Statisticians develop or apply mathematical or statistical theory and methods to collect, organize, interpret, and summarize numerical data to provide usable information.

In addition, Statisticians

  • may specialize in fields such as biostatistics, agricultural statistics, business statistics, or economic statistics,
  • includes mathematical and survey statisticians.

What kind of tasks does a Statistician perform regularly?

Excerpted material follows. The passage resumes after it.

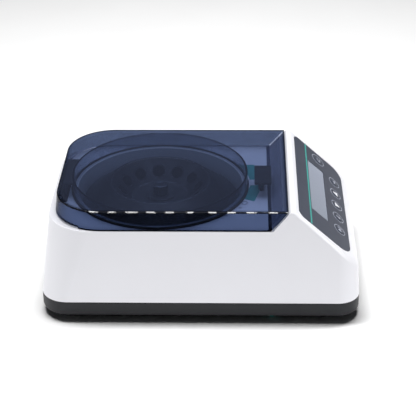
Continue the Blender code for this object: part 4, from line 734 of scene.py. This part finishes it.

Statisticians are often responsible for overseeing or executing some or all of the following tasks:

  • Analyze and interpret statistical data to identify significant differences in relationships among sources of information.
  • Identify relationships and trends in data, as well as any factors that could affect the results of research.
  • Determine whether statistical methods are appropriate, based on user needs or research questions of interest.
  • Prepare data for processing by organizing information, checking for inaccuracies, and adjusting and weighting the raw data.
  • Present statistical and nonstatistical results, using charts, bullets, and graphs, in meetings or conferences to audiences such as clients, peers, and students.
  • Report results of statistical analyses, including information in the form of graphs, charts, and tables.
  • Design research projects that apply valid scientific techniques, and use information obtained from baselines or historical data to structure uncompromised and efficient analyses.
  • Process large amounts of data for statistical modeling and graphic analysis, using computers.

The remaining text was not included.